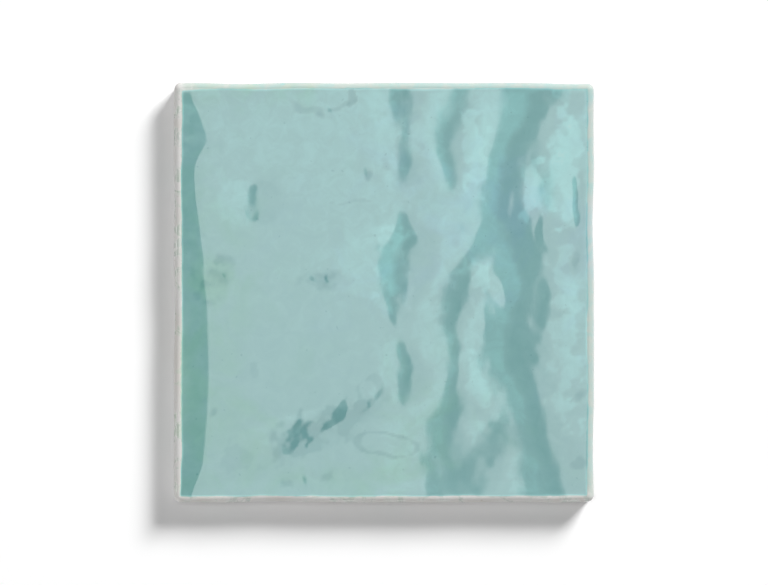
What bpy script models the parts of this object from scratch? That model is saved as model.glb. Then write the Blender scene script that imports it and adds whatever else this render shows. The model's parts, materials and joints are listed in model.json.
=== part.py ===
"""A square glazed wall tile with a hand-pressed look, lying on its back.

Metres, +Z up. The origin is at the middle of the back, on the tops of its ribs, and the glazed
face looks up. The face lies inside a soft raised lip, with broad swells and long upright ripples,
the glaze rolls over a straying outline, and the back is pressed with rows of drafted pockets.
"""

import math

import bmesh
import bpy

SIDE = 0.132  # the longest straight measure across, edge to edge
THICKNESS = 0.0083  # from the rib tops of the back to the level of the face
CORNER_RADIUS = 0.0022  # in plan
WAVER = 0.00045  # how far the outline strays inside its square

ROLL_WIDTH = 0.0020  # the glaze's rounded shoulder, measured inwards from the outline
ROLL_DROP = 0.0017  # and measured down from the crest of the lip
SIDE_RISE = 0.00055  # the crest of the lip at the left and right edges, above the face
SIDE_FLANK = 0.0070  # the steep part of the lip's inner slope there
SIDE_FOOT = 0.0100  # the gentle part inside it
END_RISE = 0.00040  # the same three at the top and bottom edges
END_FLANK = 0.0046
END_FOOT = 0.0070
STEEP_SHARE = 0.62  # how much of a lip's rise its steep part makes
SWELL_HEIGHT = 0.0001  # a full swell of the face

BACK_CHAMFER = 0.0005  # round the foot of the sides
SIDE_DRAFT = 0.0002  # how far the sides lean in, from the shoulder to the foot
BACK_MARGIN = 0.008  # left plain round the pockets of the back, at least
POCKET_SIZE = 0.0112  # the mouth of a pocket
POCKET_DEPTH = 0.0009
POCKET_DRAFT = 0.0005  # how far each wall of a pocket leans in
RIB = 0.0033  # between two pockets

CORNER_STEPS = 2  # facets on each half of a rounded corner
ROLL_STEPS = 5
MIDDLE_CELLS = 42  # across the middle of the face, between the bands along its edges
BAND = (0.0010, 0.0020, 0.0034, 0.0051, 0.0071, 0.0095)  # the finer lines, in from the crest

# Each swell: its place and half sizes as shares of the side, its turn from the upright in
# degrees, and its height as a share of a full swell. A hollow is negative.
SWELLS = (
    (-0.29, 0.06, 0.15, 0.38, 4, 1.0),
    (-0.06, -0.23, 0.12, 0.26, -8, -0.5),
    (-0.33, -0.33, 0.16, 0.14, 30, 0.5),
    (0.02, 0.36, 0.14, 0.12, -20, -0.4),
)

# Each ripple is a ridge with a trough on its right: how steeply the face falls between them, and
# the points its middle runs through from the top down, as shares of the side. A point is its
# height on the face, its place across, and the ripple's half width there.
RIPPLES = (
    (0.036, ((0.56, 0.042, 0.053), (0.44, 0.040, 0.040), (0.30, 0.051, 0.036), (0.22, 0.050, 0.0))),
    (0.020, ((0.56, 0.230, 0.024), (0.45, 0.167, 0.058), (0.36, 0.138, 0.067), (0.29, 0.155, 0.035),
             (0.23, 0.161, 0.0))),
    (0.020, ((0.56, 0.351, 0.098), (0.45, 0.340, 0.086), (0.39, 0.312, 0.062), (0.30, 0.282, 0.056),
             (0.21, 0.268, 0.056), (0.13, 0.300, 0.093), (0.06, 0.309, 0.080), (0.0, 0.305, 0.040),
             (-0.05, 0.288, 0.055), (-0.14, 0.291, 0.090), (-0.23, 0.318, 0.065),
             (-0.30, 0.347, 0.055), (-0.40, 0.368, 0.062), (-0.56, 0.380, 0.068))),
    (0.040, ((0.18, 0.048, 0.0), (0.14, 0.045, 0.060), (0.07, 0.021, 0.070), (0.0, 0.018, 0.050),
             (-0.08, 0.027, 0.0))),
    (0.036, ((-0.11, 0.041, 0.0), (-0.15, 0.043, 0.029), (-0.20, 0.048, 0.035),
             (-0.24, 0.050, 0.026), (-0.285, 0.054, 0.0))),
    (0.022, ((0.13, 0.218, 0.0), (0.07, 0.178, 0.042), (0.0, 0.165, 0.046), (-0.14, 0.160, 0.040),
             (-0.22, 0.164, 0.030), (-0.30, 0.140, 0.072), (-0.37, 0.131, 0.080),
             (-0.56, 0.125, 0.068))),
    (0.016, ((-0.29, 0.261, 0.0), (-0.325, 0.256, 0.047), (-0.37, 0.237, 0.066),
             (-0.43, 0.212, 0.046), (-0.56, 0.209, 0.042))),
)

GLAZE_COLOUR = (0.205, 0.402, 0.413, 1.0)
GLAZE_ROUGHNESS = 0.08

HALF = SIDE / 2
CREST = HALF - ROLL_WIDTH
SHOULDER = THICKNESS - ROLL_DROP


def clear_scene():
    for obj in list(bpy.data.objects):
        bpy.data.objects.remove(obj, do_unlink=True)


def lip_height(inside, rise, flank, foot):
    """The height of one edge's lip, this far inside its crest: steep first, then easing out."""
    steep = min(max(inside / flank, 0.0), 1.0)
    gentle = min(max(inside / (flank + foot), 0.0), 1.0)
    steep_fall = 0.5 + 0.5 * math.cos(math.pi * steep)
    gentle_fall = (1 - gentle) ** 2 * (1 + 2 * gentle)
    return rise * (STEEP_SHARE * steep_fall + (1 - STEEP_SHARE) * gentle_fall)


def swell_height(x, y, place_x, place_y, half_width, half_length, turn, height):
    """The height of one long swell at a point of the face."""
    turn = math.radians(turn)
    from_x = x / SIDE - place_x
    from_y = y / SIDE - place_y
    across = from_x * math.cos(turn) + from_y * math.sin(turn)
    along = from_y * math.cos(turn) - from_x * math.sin(turn)
    share = math.exp(-((across / half_width) ** 2) - (along / half_length) ** 2)
    return SWELL_HEIGHT * height * share


def slopes(points, item):
    """The slope of a smooth line through the points, at each of them."""
    last = len(points) - 1
    found = []
    for place in range(len(points)):
        before = points[max(place - 1, 0)]
        after = points[min(place + 1, last)]
        found.append((after[item] - before[item]) / (after[0] - before[0]))
    return found


def through(points, item, height):
    """The value of a smooth line through the points, at a height between the first and last."""
    rates = slopes(points, item)
    place = 0
    while height < points[place + 1][0]:
        place += 1
    start, end = points[place], points[place + 1]
    span = end[0] - start[0]
    share = (height - start[0]) / span
    eased = share * share * (3 - 2 * share)
    bend_start = share * (1 - share) ** 2 * rates[place]
    bend_end = share * share * (share - 1) * rates[place + 1]
    return start[item] + (end[item] - start[item]) * eased + span * (bend_start + bend_end)


def ripple_height(x, y, slope, points):
    """The height of one ripple at a point of the face: up on its left, down on its right."""
    height = y / SIDE
    if not points[-1][0] < height < points[0][0]:
        return 0.0
    width = through(points, 2, height)
    if width <= 0.0:
        return 0.0
    aside = x / SIDE - through(points, 1, height)
    return -slope * SIDE * aside * math.exp(-((aside / width) ** 2))


def face_height(x, y):
    """The height of the glazed face above the back, at a point inside the crest of the lip."""
    side_lip = lip_height(CREST - abs(x), SIDE_RISE, SIDE_FLANK, SIDE_FOOT)
    end_lip = lip_height(CREST - abs(y), END_RISE, END_FLANK, END_FOOT)
    lip = side_lip + end_lip - side_lip * end_lip / max(SIDE_RISE, END_RISE)
    swells = sum(swell_height(x, y, *shape) for shape in SWELLS)
    ripples = sum(ripple_height(x, y, *shape) for shape in RIPPLES)
    return THICKNESS + lip + swells + ripples


def stray(along, phase):
    """How far an edge strays inside its straight line, at a place along it. It touches the line."""
    turn = math.pi * along / SIDE
    wander = 0.6 * math.sin(2.3 * turn + phase) + 0.4 * math.sin(5.2 * turn - 2 * phase)
    return WAVER * wander**2


def wavered(x, y):
    """A point of the plan, moved with the straying of the nearest edges."""
    share_x = (x / HALF) ** 3
    share_y = (y / HALF) ** 3
    stray_x = stray(y, 0.6 if x > 0 else 2.2)
    stray_y = stray(x, 1.3 if y > 0 else 3.4)
    return x - share_x * stray_x, y - share_y * stray_y


def face_lines():
    """Where the lines of the face's grid run, from one crest to the other."""
    band = [0.0, *BAND]
    reach = CREST - band[-1]
    middle = [reach * (2 * step / MIDDLE_CELLS - 1) for step in range(1, MIDDLE_CELLS)]
    left = [inset - CREST for inset in band]
    right = [-line for line in reversed(left)]
    return left + middle + right


def rim_point(column, row, lines, inset):
    """The plan of a point of the rim that lies this far inside the outline.

    Near a corner the points share out its arc. Elsewhere each stays on its grid line.
    """
    last = len(lines) - 1
    centre = HALF - CORNER_RADIUS
    radius = CORNER_RADIUS - inset
    from_column = min(column, last - column)
    from_row = min(row, last - row)
    side_x = 1 if 2 * column > last else -1
    side_y = 1 if 2 * row > last else -1
    if max(from_column, from_row) <= CORNER_STEPS:
        angle = math.radians(45 + 45 * (from_column - from_row) / CORNER_STEPS)
        x = side_x * (centre + radius * math.cos(angle))
        y = side_y * (centre + radius * math.sin(angle))
        return wavered(x, y)
    if from_column == 0:
        return wavered(side_x * (HALF - inset), lines[row])
    return wavered(lines[column], side_y * (HALF - inset))


def grid_places(verts, lines):
    """Each vertex of a new grid with its column and row."""
    last = len(lines) - 1
    for vert in verts:
        column = round((vert.co.x + 1) / 2 * last)
        row = round((vert.co.y + 1) / 2 * last)
        yield vert, column, row


def add_face(bm, marks, lines):
    """The glazed face as a grid, raised to its height, with its rim on the crest of the lip."""
    last = len(lines) - 1
    made = bmesh.ops.create_grid(bm, x_segments=last, y_segments=last, size=1.0)
    for vert, column, row in grid_places(made["verts"], lines):
        vert[marks[0]] = column
        vert[marks[1]] = row
        height = face_height(lines[column], lines[row])
        if column in (0, last) or row in (0, last):
            vert.co = (*rim_point(column, row, lines, ROLL_WIDTH), height)
        else:
            vert.co = (*wavered(lines[column], lines[row]), height)


def edge_section():
    """The section of the edge below the crest, outwards and down.

    Each ring is how far it lies inside the outline, how much of the crest's height over the
    shoulder it keeps, and the level that it is measured from.
    """
    section = []
    for step in range(1, ROLL_STEPS + 1):
        angle = math.radians(90 * step / ROLL_STEPS)
        section.append((ROLL_WIDTH * (1 - math.sin(angle)), math.cos(angle), SHOULDER))
    section.append((SIDE_DRAFT, 0.0, BACK_CHAMFER))
    section.append((SIDE_DRAFT + BACK_CHAMFER, 0.0, 0.0))
    return section


def add_edge(bm, marks, lines):
    """The rolled shoulder, the sides and the foot, extruded from the rim ring by ring."""
    rim = [edge for edge in bm.edges if edge.is_boundary]
    crests = {}
    for vert in {vert for edge in rim for vert in edge.verts}:
        crests[vert[marks[0]], vert[marks[1]]] = vert.co.z
    for inset, share, level in edge_section():
        made = bmesh.ops.extrude_edge_only(bm, edges=rim)["geom"]
        for vert in (item for item in made if isinstance(item, bmesh.types.BMVert)):
            column, row = vert[marks[0]], vert[marks[1]]
            x, y = rim_point(column, row, lines, inset)
            vert.co = (x, y, level + share * (crests[column, row] - SHOULDER))
        rim = [item for item in made if isinstance(item, bmesh.types.BMEdge) and item.is_boundary]
    return rim


def back_lines():
    """Where the walls of the pockets stand along a row, and the edge of the pressed field.

    A row has as many pairs of pockets as fit inside the margin, so a rib crosses the middle.
    """
    pitch = POCKET_SIZE + RIB
    pairs = int((HALF - BACK_MARGIN + RIB / 2) / pitch)
    field = pairs * pitch + RIB / 2
    lines = [-field]
    for pocket in range(2 * pairs):
        start = RIB - field + pocket * pitch
        lines += [start, start + POCKET_SIZE]
    return [*lines, field]


def add_back(bm, foot):
    """The ribbed back: a grid whose pockets are pressed in, bridged to the foot of the sides."""
    lines = back_lines()
    last = len(lines) - 1
    made = bmesh.ops.create_grid(bm, x_segments=last, y_segments=last, size=1.0)
    for vert, column, row in grid_places(made["verts"], lines):
        vert.co = (lines[column], lines[row], 0.0)
    grid = list({face for vert in made["verts"] for face in vert.link_faces})
    bmesh.ops.reverse_faces(bm, faces=grid)
    border = [edge for face in grid for edge in face.edges if edge.is_boundary]
    bmesh.ops.bridge_loops(bm, edges=foot + border)
    pockets = [face for face in grid if is_pocket(face)]
    bmesh.ops.inset_individual(bm, faces=pockets, thickness=POCKET_DRAFT, depth=-POCKET_DEPTH)


def is_pocket(face):
    """Whether a face of the back's grid is the mouth of a pocket: a square of its size."""
    mouth = POCKET_SIZE**2
    return abs(face.calc_area() - mouth) < 0.01 * mouth


def glaze_material():
    material = bpy.data.materials.new("glaze")
    material.use_nodes = True
    shader = material.node_tree.nodes["Principled BSDF"]
    shader.inputs["Base Color"].default_value = GLAZE_COLOUR
    shader.inputs["Roughness"].default_value = GLAZE_ROUGHNESS
    shader.inputs["Metallic"].default_value = 0.0
    return material


def build_tile():
    bm = bmesh.new()
    marks = (bm.verts.layers.int.new("column"), bm.verts.layers.int.new("row"))
    lines = face_lines()
    add_face(bm, marks, lines)
    foot = add_edge(bm, marks, lines)
    add_back(bm, foot)
    bmesh.ops.recalc_face_normals(bm, faces=bm.faces)
    mesh = bpy.data.meshes.new("tile")
    bm.to_mesh(mesh)
    bm.free()
    mesh.materials.append(glaze_material())
    mesh.shade_smooth()
    mesh.set_sharp_from_angle(angle=math.radians(35))
    tile = bpy.data.objects.new("tile", mesh)
    bpy.context.scene.collection.objects.link(tile)
    return tile


def main():
    clear_scene()
    build_tile()


if __name__ == "__main__":
    main()
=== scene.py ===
"""Looks of a square glazed wall tile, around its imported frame.

The tile is modelled again at the frame's size, with the fine relief of a hand-pressed face, and
dressed with its glaze and its bare fired body. Metres, +Z up. The tile lies on its back on a
plain pale floor, and the camera looks straight down on it.
"""

import json
import logging
import math
from dataclasses import dataclass, field
from enum import Enum

import bpy
import numpy as np
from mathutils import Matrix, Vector
from mathutils.bvhtree import BVHTree

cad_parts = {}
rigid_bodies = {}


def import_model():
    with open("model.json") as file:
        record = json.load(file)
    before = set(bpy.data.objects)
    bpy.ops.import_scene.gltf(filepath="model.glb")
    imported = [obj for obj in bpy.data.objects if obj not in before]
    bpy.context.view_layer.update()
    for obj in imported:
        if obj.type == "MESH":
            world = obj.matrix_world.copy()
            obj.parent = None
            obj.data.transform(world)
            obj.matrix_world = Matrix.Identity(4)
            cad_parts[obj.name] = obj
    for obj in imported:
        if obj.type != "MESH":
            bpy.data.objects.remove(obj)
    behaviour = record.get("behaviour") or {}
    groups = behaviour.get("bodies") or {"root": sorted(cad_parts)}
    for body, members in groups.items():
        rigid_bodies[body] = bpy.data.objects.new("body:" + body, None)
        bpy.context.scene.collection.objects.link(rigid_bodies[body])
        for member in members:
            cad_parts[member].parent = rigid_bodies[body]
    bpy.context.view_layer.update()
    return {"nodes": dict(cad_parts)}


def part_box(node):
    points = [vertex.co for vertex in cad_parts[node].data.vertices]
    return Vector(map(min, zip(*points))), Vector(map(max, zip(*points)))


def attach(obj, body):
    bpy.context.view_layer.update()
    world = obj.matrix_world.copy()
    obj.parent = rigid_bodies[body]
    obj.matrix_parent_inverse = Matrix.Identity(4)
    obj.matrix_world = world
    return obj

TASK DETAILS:
Extract the lines of the preceding material that run from the line with "mesh.shade_smooth()" through the line with "obj.matrix_world = Matrix.Identity(4)", inclusive, reproducing them exactly and adding nothing.

ANSWER:
    mesh.shade_smooth()
    mesh.set_sharp_from_angle(angle=math.radians(35))
    tile = bpy.data.objects.new("tile", mesh)
    bpy.context.scene.collection.objects.link(tile)
    return tile


def main():
    clear_scene()
    build_tile()


if __name__ == "__main__":
    main()
=== scene.py ===
"""Looks of a square glazed wall tile, around its imported frame.

The tile is modelled again at the frame's size, with the fine relief of a hand-pressed face, and
dressed with its glaze and its bare fired body. Metres, +Z up. The tile lies on its back on a
plain pale floor, and the camera looks straight down on it.
"""

import json
import logging
import math
from dataclasses import dataclass, field
from enum import Enum

import bpy
import numpy as np
from mathutils import Matrix, Vector
from mathutils.bvhtree import BVHTree

cad_parts = {}
rigid_bodies = {}


def import_model():
    with open("model.json") as file:
        record = json.load(file)
    before = set(bpy.data.objects)
    bpy.ops.import_scene.gltf(filepath="model.glb")
    imported = [obj for obj in bpy.data.objects if obj not in before]
    bpy.context.view_layer.update()
    for obj in imported:
        if obj.type == "MESH":
            world = obj.matrix_world.copy()
            obj.parent = None
            obj.data.transform(world)
            obj.matrix_world = Matrix.Identity(4)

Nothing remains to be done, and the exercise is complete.